The lights are few and far between, and often shine out blue and red. Near the permanent stage erected in the heart of the Oloffson mansion, genuine vodouwizan practitioners can be spotted in the throng of dancers. Some of the people in the crowd have been regulars here for 20 years. One woman in a white traditional frock and elaborate satin turban loves to spray sacred flower-scented florida water on the crowd. Many know the lyrics by heart, no matter what decade the song is from. Several people appear to have entered their own worlds, dancing with unearthly vigour, evoking the scenes of ritual possession one might see at a Vodou ceremony or at the Haitian Day of the Dead.

RAM performing

Photo: RAM.com

The early days of RAM

The band started in 1990 when Morse negotiated the lease for the Hotel - then very dilapidated. He created a folklore dance troupe along with his wife and a group of musicians - many from the poorer districts of nearby downtown neighborhoods.

 

RAM prides itself on having deep roots but always adapting to the times. Many of the lyrics have subtle or not-so-subtle political messages. In the new release “Ayiti Leve”, the lyrics (in Kreyòl) say: “Haiti you sleep too much. It’s time to wash your eyes.” The music video shows the corridors of the Oloffson clouded in darkness. The lead singer's son, William - also bass guitarist for the band - sits on a traditional high-backed wooden chair in the dark. His mother Lunise walks through the french doors and hands him a candle, illuminating his face and the iconic porch behind him.

 

The vodou-inspired drumming is classic RAM but this time the visual is unexpected. “Wake up. See where you are,” the lyrics continue. One by one, Lunise places a candle in each of the band members’ hands. It’s the same shadow play that makes visitors of the Oloffson aware they are wading thickly into something unseen.

 

Their 2020 Carnival song, "Kongo Lazil O (Kan'w Pran Ou Konnen)" marked RAM's 28th carnival song release, spanning an era that has seen violent revolts, revolutions, and sometimes unpopular public opinions of RAM’s frontman Morse.

 

During the years of Haiti’s military regime, one of RAM’s songs, “Fèy” (“Leaf” in english), was censored nationally and eventually banned from radio play by the regime, who correctly perceived it to be a song covertly supporting the exiled President Jean-Bertrand Aristide.

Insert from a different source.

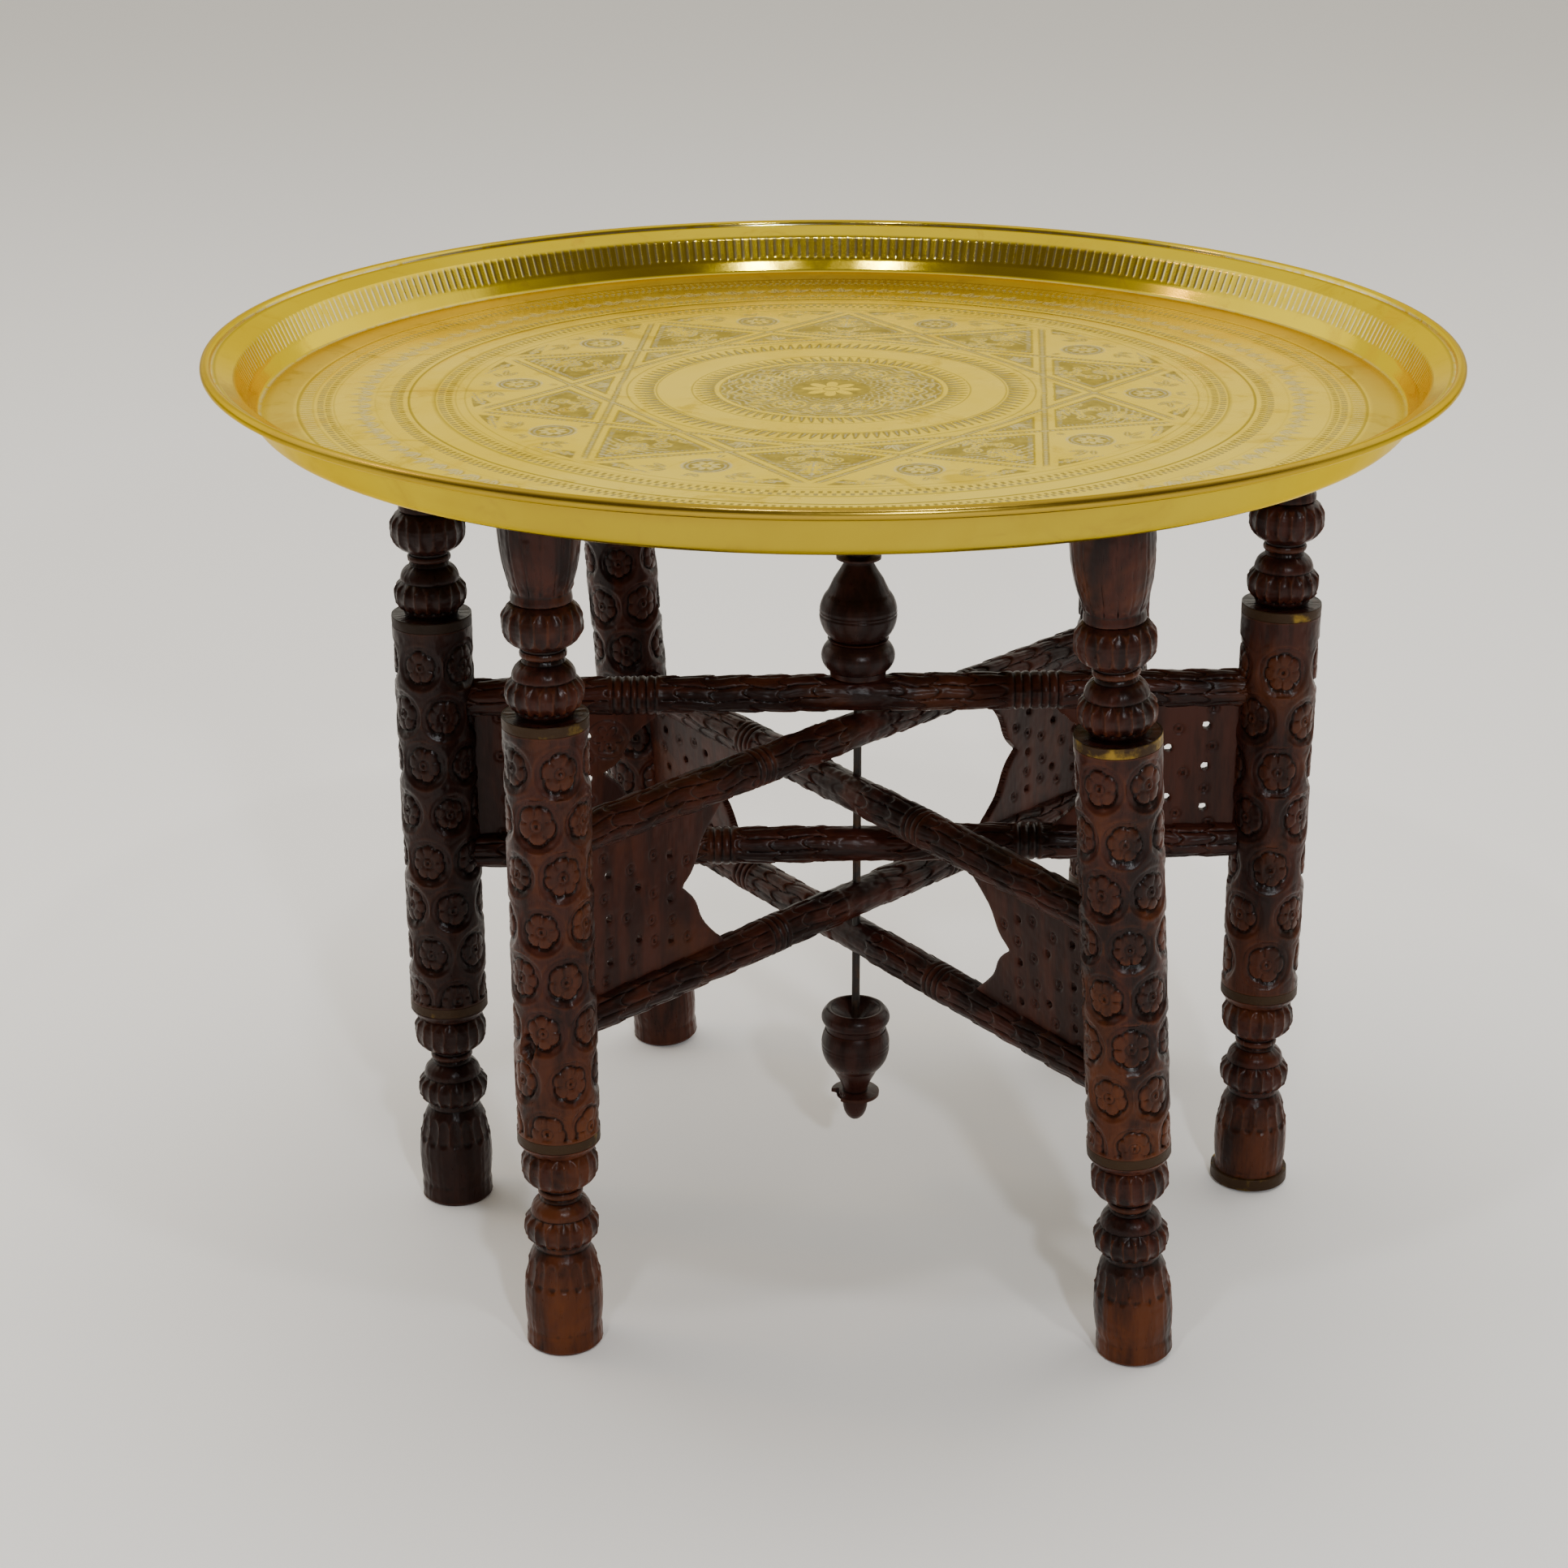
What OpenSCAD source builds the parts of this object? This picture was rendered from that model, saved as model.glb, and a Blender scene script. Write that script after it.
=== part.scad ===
// Round brass tray on a folding stand of three crossing carved wooden frames.
// Origin: on the floor under the centre of the tray. +Z up, millimetres.
// The top frame lies along X; the other two turn about the pivot rod.

/* [Tray] */
// Outer diameter of the tray over its rolled rim
tray_d = 760; // [700:10:820]
// Height of the tray from its underside to the top of the rim
tray_h = 34; // [30:1:40]
// Diameter of the flat floor of the tray
tray_floor_d = 692; // [640:4:700]
// Thickness of the brass sheet
sheet_t = 1.6; // [1.2:0.1:2]
// Diameter of the rolled bead at the rim
bead_d = 6.8; // [6:0.2:8]
// Diameter of the wire inside the bead
wire_d = 4; // [3:0.2:4.4]

/* [Stand] */
// Radius of the circle on which the six legs stand
leg_circle_r = 267; // [250:1:275]
// Pivot axis, X from the centre of the tray
pivot_x = 17; // [0:1:20]
// Pivot axis, Y from the centre of the tray
pivot_y = -10.5; // [-20:0.5:0]
// Direction of the middle frame as it stands, degrees from X
middle_angle = 45; // [40:1:60]
// Direction of the bottom frame as it stands, degrees from X
bottom_angle = -57.5; // [-60:0.5:-45]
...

In defiance of death threats, the band continued to play weekly concerts at the Oloffson - until Morse only narrowly escaped a kidnapping, almost being carried out by junta authorities from the hotel in the middle of a performance in 1994. In 1998, the band’s lyrics offended the newly-elected mayor of Port-au-Prince, and they survived an assasination attempt on their float during a Carnival performance. While the Thursday night performances have been switched to Saturdays in 2020, RAM continues to use their iconic stage as a launch pad for social commentary. The band is loyal to providing lyrical provocation to Haiti’s political landscape.

How to see the show

RAM plays on Saturday nights at the Hotel Oloffson, 60 Ave Christophe, Port-au-Prince, in the neighbourhood of Saint Gérard, just near trendy Pacot.

 

The show is free for hotel guests and dinner customers. If you’re not sleeping at the hotel or paying for a sit-down dinner, you’ll need to pay an entry fee of 500 HTG (about 5 U.S. dollars). The show starts around 10:30 and runs until late.